## [The problem]
Each record below must be returned exactly as shown.

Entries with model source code
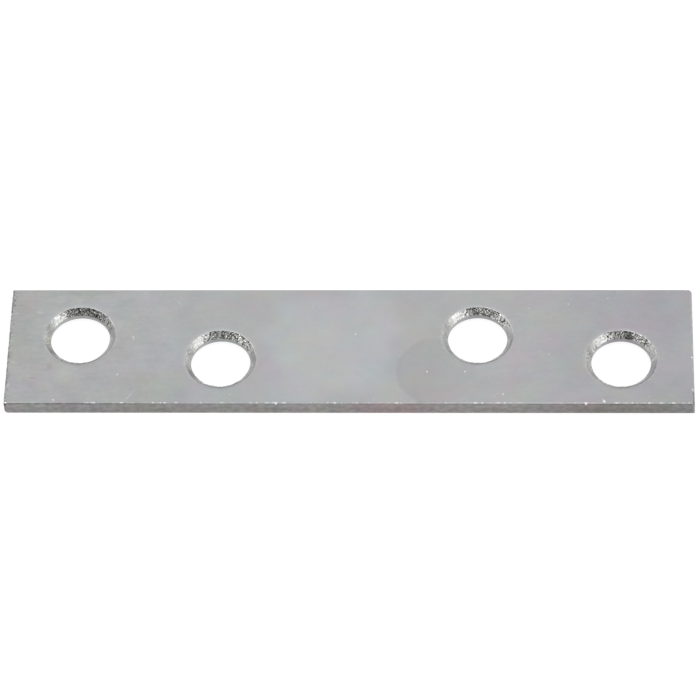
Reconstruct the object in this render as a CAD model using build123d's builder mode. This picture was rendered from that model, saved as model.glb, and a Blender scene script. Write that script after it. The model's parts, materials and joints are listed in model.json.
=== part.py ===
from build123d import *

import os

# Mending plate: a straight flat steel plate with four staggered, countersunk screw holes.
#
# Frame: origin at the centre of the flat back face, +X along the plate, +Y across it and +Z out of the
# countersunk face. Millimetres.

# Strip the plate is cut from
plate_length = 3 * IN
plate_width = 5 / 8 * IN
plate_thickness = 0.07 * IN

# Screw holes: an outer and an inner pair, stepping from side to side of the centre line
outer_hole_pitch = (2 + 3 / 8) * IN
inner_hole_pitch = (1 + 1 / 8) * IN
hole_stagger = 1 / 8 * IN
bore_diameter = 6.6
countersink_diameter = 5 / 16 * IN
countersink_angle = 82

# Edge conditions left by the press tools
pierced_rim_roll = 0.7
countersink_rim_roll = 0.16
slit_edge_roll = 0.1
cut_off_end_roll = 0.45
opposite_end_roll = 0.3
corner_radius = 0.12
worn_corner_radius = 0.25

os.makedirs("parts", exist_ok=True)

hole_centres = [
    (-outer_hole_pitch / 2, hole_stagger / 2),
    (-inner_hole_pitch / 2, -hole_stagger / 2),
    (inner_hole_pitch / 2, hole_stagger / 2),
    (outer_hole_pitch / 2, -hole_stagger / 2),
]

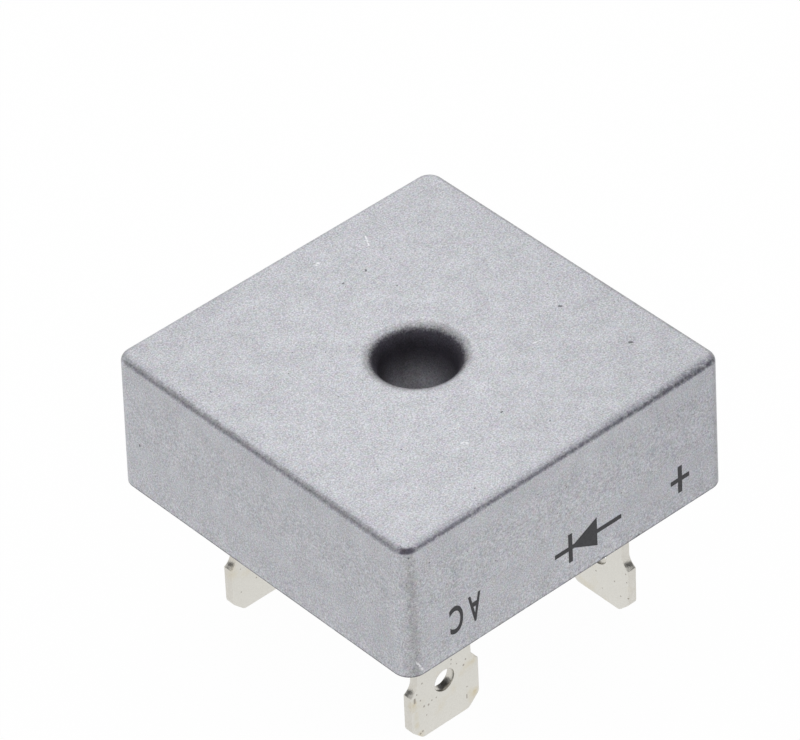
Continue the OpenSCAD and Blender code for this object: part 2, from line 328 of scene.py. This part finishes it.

## [Task response]
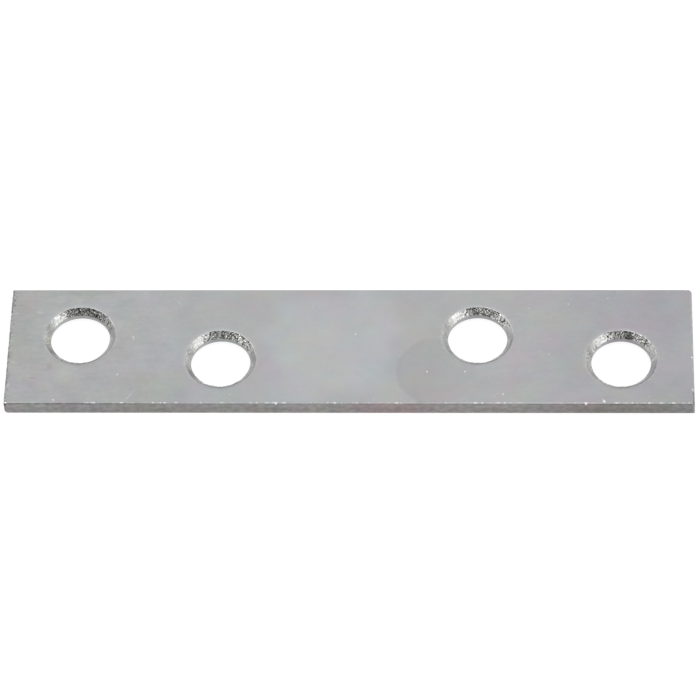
Reconstruct the object in this render as a CAD model using build123d's builder mode. This picture was rendered from that model, saved as model.glb, and a Blender scene script. Write that script after it. The model's parts, materials and joints are listed in model.json.
=== part.py ===
from build123d import *

import os

# Mending plate: a straight flat steel plate with four staggered, countersunk screw holes.
#
# Frame: origin at the centre of the flat back face, +X along the plate, +Y across it and +Z out of the
# countersunk face. Millimetres.

# Strip the plate is cut from
plate_length = 3 * IN
plate_width = 5 / 8 * IN
plate_thickness = 0.07 * IN

# Screw holes: an outer and an inner pair, stepping from side to side of the centre line
outer_hole_pitch = (2 + 3 / 8) * IN
inner_hole_pitch = (1 + 1 / 8) * IN
hole_stagger = 1 / 8 * IN
bore_diameter = 6.6
countersink_diameter = 5 / 16 * IN
countersink_angle = 82

# Edge conditions left by the press tools
pierced_rim_roll = 0.7
countersink_rim_roll = 0.16
slit_edge_roll = 0.1
cut_off_end_roll = 0.45
opposite_end_roll = 0.3
corner_radius = 0.12
worn_corner_radius = 0.25

os.makedirs("parts", exist_ok=True)

hole_centres = [
    (-outer_hole_pitch / 2, hole_stagger / 2),
    (-inner_hole_pitch / 2, -hole_stagger / 2),
    (inner_hole_pitch / 2, hole_stagger / 2),
    (outer_hole_pitch / 2, -hole_stagger / 2),
]

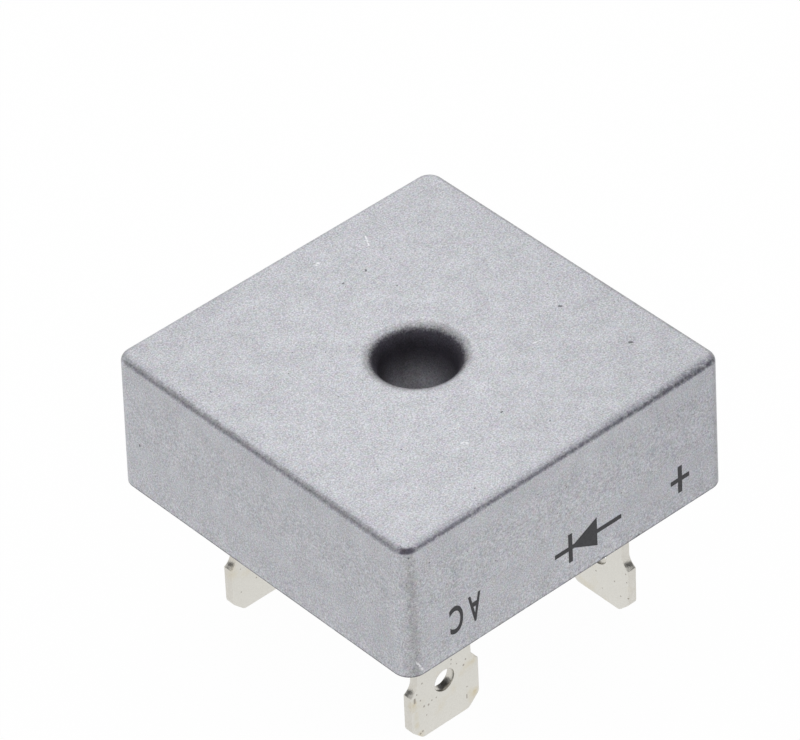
Continue the OpenSCAD and Blender code for this object: part 2, from line 328 of scene.py. This part finishes it.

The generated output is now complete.